ESPN knows this is a rematch for the fans much more than it is for the players. These are completely different teams and that’s just the nature of pro sports. However, the mainstay icons (Eli vs. Brady, Coughlin vs. Belichick etc.) are still around and those are the individuals that sports media outlets will use to personify each team, because devoting coverage to every player isn’t feasible (or marketable).
So, yeah these teams will have the same general philosophy, and even look the same jersey-wise, but don’t buy-into the Super Bowl rematch angle. The nature of professional sports is a transitory one. Players change teams all the time, leaving us fans to contemplate what exactly defines the continuity of our teams from year to year. So outside of the New York / New England fanbases, this game isn’t any sort of significant rematch.
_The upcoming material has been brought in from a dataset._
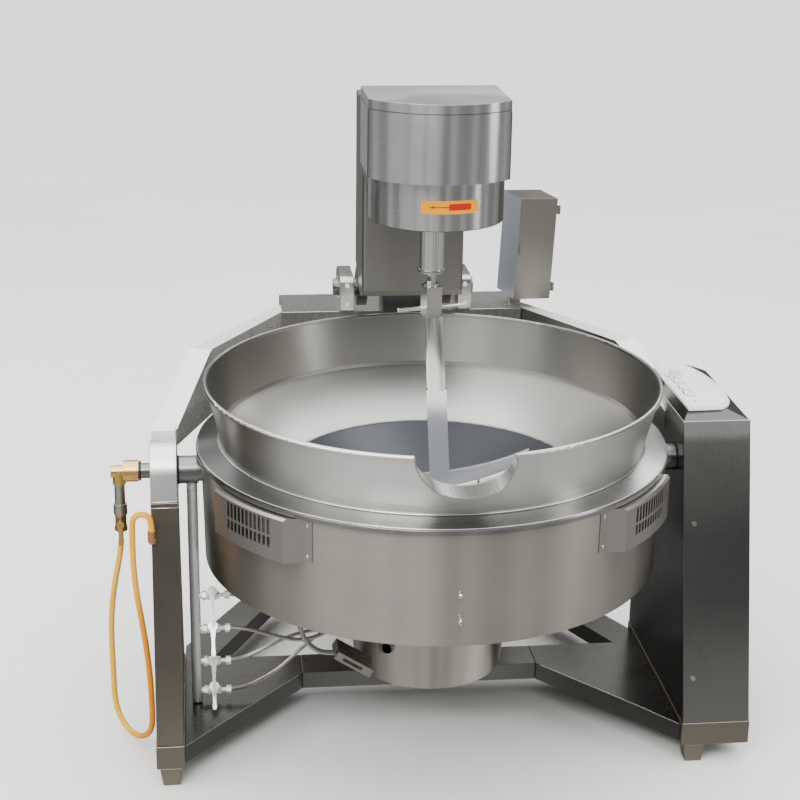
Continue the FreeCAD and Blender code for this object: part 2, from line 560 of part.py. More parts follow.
bodies = []
for k, (z, tilt, tail) in enumerate(VALVES):
    t = math.radians(tilt)
    s = (0, -math.cos(t), math.sin(t))
    b = fuse(cyl(8, 30, (-600, 0, z), (1, 0, 0)), hex_x(22, 9, -583, z), cyl(12, 24, (-570, 0, z), (1, 0, 0)), hex_x(20, 7, -574, z, 30),
             hex_x(20, 7, -547, z, 30), cyl(5.5, 16, (-541, 0, z), (1, 0, 0)), hex_x(19, 13, -527, z),
             cyl(7, 29, (VALVE_X, 0, z), s), cyl(4, 37, (VALVE_X, 0, z), s))
    b = b.cut(cyl(MAN_R, 700, (MAN_X, 0, 60)))
    bodies.append(max(b.Solids, key=lambda q: q.Volume))
    # lever, drawn hanging in its own plane
    m = FreeCAD.Placement(V(VALVE_X, 0, z), FreeCAD.Rotation(V(1, 0, 0), -tilt))
    L = tail
    lev = cyl(12.5, 4.5, (0, -30, 0), (0, -1, 0))
    tailp = prism_y([(-7, -8), (7, -8), (4.2, -L * 0.45), (4.0, -L * 0.7), (5.5, -L + 8), (3.5, -L), (-3.5, -L), (-5.5, -L + 8), (-4.0, -L * 0.7), (-4.2, -L * 0.45)], -34.5, -30.5)
    lev = fuse(lev, tailp).cut(cyl(4.0 + RUN, 20, (0, -25, 0), (0, -1, 0)))
    export("valve_lever_%d" % (k + 1), lev.transformed(m.toMatrix()))
    print("lever", k + 1, "axis", tuple(round(c, 5) for c in m.Rotation.multVec(V(0, -1, 0))))
export("valve_bodies", *bodies)

tubes = [
    [(-513.3, 0, 402), (-478, -4, 402), (-436, -16, 424), (-410, -24, 470), (-404, -26, 514)],
    [(-513.3, 0, 308), (-468, -3, 304), (-404, -10, 286), (-335, -16, 270), (-270, -12, 285), (-208, -6, 330)],
    [(-513.3, 0, 215), (-474, 6, 219), (-430, 14, 236), (-369, 26, 262), (-300, 34, 276), (-196, 36, 270)],
    [(-513.3, 0, 130), (-465, 10, 134), (-400, 34, 156), (-335, 58, 204), (-272, 72, 252), (-187, 76, 290)],
]
tsol = []
for i, p in enumerate(tubes):
    tsol.append(tube_on(p, 5.0, report="tube %d" % (i + 1)).cut(chamber_fill))
conduit = tube_on([(-354, -200, 514), (-353, -200, 440), (-336, -202, 368), (-300, -205, 334), (-256, -206, 330)], 6.5, report="conduit")
dirv = unit((98, 0, -63))
dm = FreeCAD.Placement(V(-256, -206, 330), FreeCAD.Rotation(V(0, 1, 0), math.degrees(math.atan2(63, 98))))
duct = box(0, 104, -14, 62, -11, 11)
duct = duct.cut(box(20, 76, -15, -4, -4.5, 4.5))
duct = duct.transformed(dm.toMatrix()).cut(chamber_fill)
duct = max(duct.Solids, key=lambda q: q.Volume)
conduit = conduit.cut(duct)
export("gas_tubes", *([max(t.Solids, key=lambda q: q.Volume) for t in tsol] + [max(conduit.Solids, key=lambda q: q.Volume), duct]))

# ================================================================= arm
arm_prof = [(435, 1081), (455, 1061), (600, 1061), (600, 1110), (640, 1110), (640, 1590), (67, 1590), (67, 1507), (118, 1507), (118, 1400), (435, 1400)]
arm_o = prism_x(arm_prof, -137, 137)
fo = [e for e in arm_o.Edges if abs(e.BoundBox.YMin - 435) < 0.1 and abs(e.BoundBox.YMax - 435) < 0.1 and e.BoundBox.ZLength > 200]
if fo:
    arm_o = arm_o.makeFillet(10, fo)
arm_in = prism_x([(439, 1083), (457, 1065), (457, 1050), (596, 1050), (596, 1114), (636, 1114), (636, 1586), (71, 1586), (71, 1511), (122, 1511), (122, 1404), (439, 1404)], -133, 133)
arm_in = arm_in.cut(cyl(DRUM_R + 4, 111, (0, 0, 1400)))
arm_c = arm_o.cut(arm_in).cut(cyl(DRUM_R, 107, (0, 0, 1400)))
for x0 in (-133, 105):
    lug = prism_x([(500, 1061), (500, 1130), (596, 1130), (640, 1112), (PIV_Y + 20, PIV_Z + 48), (PIV_Y + 48, PIV_Z + 20), (PIV_Y + 48, PIV_Z - 20),
                   (PIV_Y + 20, PIV_Z - 48), (PIV_Y - 20, PIV_Z - 48), (PIV_Y - 50, PIV_Z - 14)], x0, x0 + 28)
    arm_c = arm_c.fuse(lug)
arm_c = arm_c.cut(cyl(SHAFT_R, 400, (-200, PIV_Y, PIV_Z), (1, 0, 0)))
export("arm_column", arm_c.removeSplitter())
export("pivot_shaft", cyl(SHAFT_R, 396, (-198, PIV_Y, PIV_Z), (1, 0, 0)))


def d_face(xl, xr, yb, r, z):
    """straight sides and back, with a round front of radius r about the spindle axis"""
    yl, yr = -math.sqrt(r * r - xl * xl), -math.sqrt(r * r - xr * xr)
    w = Part.Wire([
        Part.LineSegment(V(xr, yb, z), V(xl, yb, z)).toShape(),
        Part.LineSegment(V(xl, yb, z), V(xl, yl, z)).toShape(),
        Part.Arc(V(xl, yl, z), V(0, -r, z), V(xr, yr, z)).toShape(),
        Part.LineSegment(V(xr, yr, z), V(xr, yb, z)).toShape()])
    return Part.Face(w)


hood_o = d_face(-178, 149, 67, HOOD_R, HEAD_Z0).extrude(V(0, 0, HEAD_Z1 - HEAD_Z0))
hood_i = d_face(-175.5, 146.5, 64.5, HOOD_R - 2.5, HEAD_Z0 + 2.5).extrude(V(0, 0, HEAD_Z1 - HEAD_Z0 - 5))
export("head_hood", hood_o.cut(hood_i).cut(cyl(64, 20, (0, 0, HEAD_Z0 - 5))))
drum = cyl(DRUM_R, DRUM_Z1 - DRUM_Z0, (0, 0, DRUM_Z0)).cut(cyl(DRUM_R - 3.5, DRUM_Z1 - DRUM_Z0 - 16, (0, 0, DRUM_Z0 + 10)))
drum = drum.cut(cyl(100.5, 20, (0, 0, DRUM_Z0 - 5))).cut(cyl(20.5, 20, (0, 0, DRUM_Z1 - 10)))
export("gear_drum", drum)
motor = fuse(cyl(62, 20, (0, 0, HEAD_Z0)), cyl(54, 110, (0, 0, HEAD_Z0 + 20)), cyl(50, 26, (0, 0, HEAD_Z0 + 130)))
export("stir_motor", motor)


def gear_pts(n, m, internal, turn=0.0):
    """straight-flanked teeth with backlash"""
    rp = n * m / 2
    pts = []
    p = 2 * math.pi / n
    if internal:
        r_tip, r_root, wt, wr = rp - 0.8 * m, rp + 1.15 * m, 0.15, 0.31
    else:
        r_tip, r_root, wt, wr = rp + 0.8 * m, rp - 1.15 * m, 0.12, 0.30
    for i in range(n):
        a = i * p + turn
        for da, r in ((-wr * p, r_root), (-wt * p, r_tip), (wt * p, r_tip), (wr * p, r_root)):
            pts.append((r * math.cos(a + da), r * math.sin(a + da)))
    return pts


GZ0, GZ1 = 1440.0, 1464.0
# a tooth of the ring lies between two teeth of the planet where they mesh (+Y)
rp_turn = math.pi / 2
ring = fuse(cyl(112, GZ1 - GZ0, (0, 0, GZ0)), box(-170, 170, -15, 15, GZ0, GZ1).common(cyl(DRUM_R - 3.5, GZ1 - GZ0, (0, 0, GZ0)))).cut(prism_z(gear_pts(RING_N, GEAR_M, True, rp_turn), GZ0 - 1, GZ1 + 1))
pl = prism_z([(x, y + ECC) for x, y in gear_pts(PLANET_N, GEAR_M, False, math.pi / 2 + math.pi / PLANET_N)], GZ0, GZ1)
pl = pl.cut(cyl(15, 40, (0, ECC, GZ0 - 5)))
export("ring_gear", ring)
export("planet_gear", pl)
ring_d = ring.common(pl)
print("ring/planet overlap", ring_d.Volume)

carrier = fuse(cyl(100, 8, (0, 0, 1386)), cyl(26, 46, (0, -8, 1393)), cyl(20, 119, (0, 0, 1386)))
carrier = fuse(carrier, cyl(39, 20, (0, ECC, 1394))).cut(cyl(32 + RUN, 60, (0, ECC, 1380)))
export("planet_carrier", carrier)

spindle = fuse(cyl(32, 180, (0, ECC, 1233)), cyl(15, 62, (0, ECC, 1410)), cyl(35, 5, (0, ECC, 1236)))
neck = fuse(box(-6, 6, ECC - 13, ECC + 13, 1200, 1236), cyl(13, 12, (0, ECC, 1223)))
collar = cyl(17.5, 8, (0, ECC, 1196))
block = box(-19, 21, ECC - 22, ECC + 22, 1120, 1197)
block = block.cut(cyl(3.8 + 0.07, 80, (-40, ECC, 1140), (1, 0, 0)))
# the fork and its pin stand at an angle to the machine
PIN_YAW = 12.8
head_fork = fuse(neck, collar, block)
head_fork.rotate(V(0, ECC, 0), V(0, 0, 1), PIN_YAW)
spindle = fuse(spindle, head_fork)
export("stir_spindle", spindle)

ta = (7.0, ECC, 1120.0)
tb = (30.0, ECC, 700.0)
td = unit(tuple(b - a for a, b in zip(ta, tb)))
tlen = (1120.0 - 926.0) / abs(td[2])
arm_t = cyl(23, tlen + 4, (ta[0] - td[0] * 4, ta[1], ta[2] - td[2] * 4), td).cut(box(-60, 60, 0, 120, 1120, 1140))
ang = math.degrees(math.atan2(td[0], -td[2]))
flat = box(-25.5, 25.5, -9, 9, -250, 0)
fm = FreeCAD.Placement(V(ta[0] + td[0] * tlen, ECC, ta[2] + td[2] * tlen), FreeCAD.Rotation(V(0, 1, 0), -ang))
flat = flat.transformed(fm.toMatrix())


def dish_z(a):
    return DISH_ZC - math.sqrt(DISH_R ** 2 - (abs(a) + ECC) ** 2)


N = 26
BL = 262.0
xs = [-BL + 2 * BL * i / N for i in range(N + 1)]
blade_pts = [(x, dish_z(x) + 26) for x in xs] + [(x, dish_z(x) + 58 + 14 * (1 - abs(x) / BL)) for x in reversed(xs)]
blade = prism_y(blade_pts, ECC - 5, ECC + 5)
flat = flat.cut(prism_y(blade_pts[:N + 1] + [(BL, 500), (-BL, 500)], ECC - 30, ECC + 30)).cut(blade)
flat = flat.cut(prism_y([(-BL, 500)] + [(x, dish_z(x) + 26) for x in xs] + [(BL, 500)], ECC - 30, ECC + 30))
stir_arm = fuse(arm_t, flat)
export("stir_arm", max(stir_arm.Solids, key=lambda q: q.Volume))
export("stir_blade", blade)
pads = []
for x0, x1 in ((-258, -136), (-130, -4), (4, 130), (136, 258)):
    xx = [x0 + (x1 - x0) * i / 8 for i in range(9)]
    pads.append(prism_y([(x, dish_z(x) + 2.5) for x in xx] + [(x, dish_z(x) + 26) for x in reversed(xx)], ECC - 8, ECC + 8))
export("scraper_pads", *pads)
pin = fuse(cyl(3.8, 108, (-22, ECC, 1140), (1, 0, 0)), cyl(5.8, 66, (-86, ECC, 1140), (1, 0, 0)))
pin.rotate(V(0, ECC, 0), V(0, 0, 1), PIN_YAW)
export("release_pin", pin)
print("pin axis", math.cos(math.radians(PIN_YAW)), math.sin(math.radians(PIN_YAW)))
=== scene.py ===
import json
import math
import random

import bmesh
import bpy
from mathutils import Matrix, Vector, noise

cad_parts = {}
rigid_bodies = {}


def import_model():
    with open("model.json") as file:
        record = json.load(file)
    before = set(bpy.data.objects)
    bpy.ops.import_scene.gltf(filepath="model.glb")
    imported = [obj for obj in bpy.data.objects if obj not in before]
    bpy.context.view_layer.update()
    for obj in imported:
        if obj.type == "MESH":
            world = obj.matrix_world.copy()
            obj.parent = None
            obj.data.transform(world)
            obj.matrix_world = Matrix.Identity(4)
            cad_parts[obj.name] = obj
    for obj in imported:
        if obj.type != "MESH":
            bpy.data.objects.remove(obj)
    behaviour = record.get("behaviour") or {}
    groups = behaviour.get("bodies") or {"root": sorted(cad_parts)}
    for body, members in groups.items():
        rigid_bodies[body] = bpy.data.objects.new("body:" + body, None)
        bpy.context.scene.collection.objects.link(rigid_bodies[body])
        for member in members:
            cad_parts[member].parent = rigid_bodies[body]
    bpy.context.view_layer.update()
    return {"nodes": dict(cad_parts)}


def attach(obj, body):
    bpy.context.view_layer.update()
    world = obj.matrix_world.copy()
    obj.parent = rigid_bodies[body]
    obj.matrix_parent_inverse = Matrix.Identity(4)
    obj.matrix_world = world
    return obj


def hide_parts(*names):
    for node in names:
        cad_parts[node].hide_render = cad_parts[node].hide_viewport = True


for o in list(bpy.data.objects):
    bpy.data.objects.remove(o)

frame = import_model()
nodes = frame["nodes"]

OX, OY = 2.0, 115.0


def P(x, y, z):
    """machine millimetres to row-frame metres"""
    return Vector(((x - OX) / 1000, (y - OY) / 1000, z / 1000))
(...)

We’ll be fed the usual “Tom Brady / Belichick are among the best ever” lines, and “Eli is trying to prove himself” nonsense, but unless you’re a die-hard Giants or Pats fan, I suggest you wholeheartedly ignore any references to Super Bowl XLII, because it won’t give you any insight into the game we’re about to see.
However, you shouldn’t go throwing the idea of a rematch completely out the window either. If anything, this game is a rematch, just of the game already played in week 9 of the 2011 season. In that matchup when we had the current players on both sides, the Giants won. But, after the rematch we saw in the BCS title game it’s obvious that at this level of coaching the edge in a rematch tends to go to the guy who lost round one—because he has to come up with a whole new game-plan and he already knows what didn’t work the first time around.
So, what can we expect Super Bowl XLVI to look like? Well, in a way, it’s a lot like a Will Smith song. For instance, Smith’s “Miami” samples the 1980 hit “And the Beat Goes On”, so the song basically sounds the same, but it’s completely different. That’s how Super Bowl XLVI should go. Just look to the Fresh Prince—it will look and feel like 2008 in a lot of ways, but really it’s going to be a completely different entity.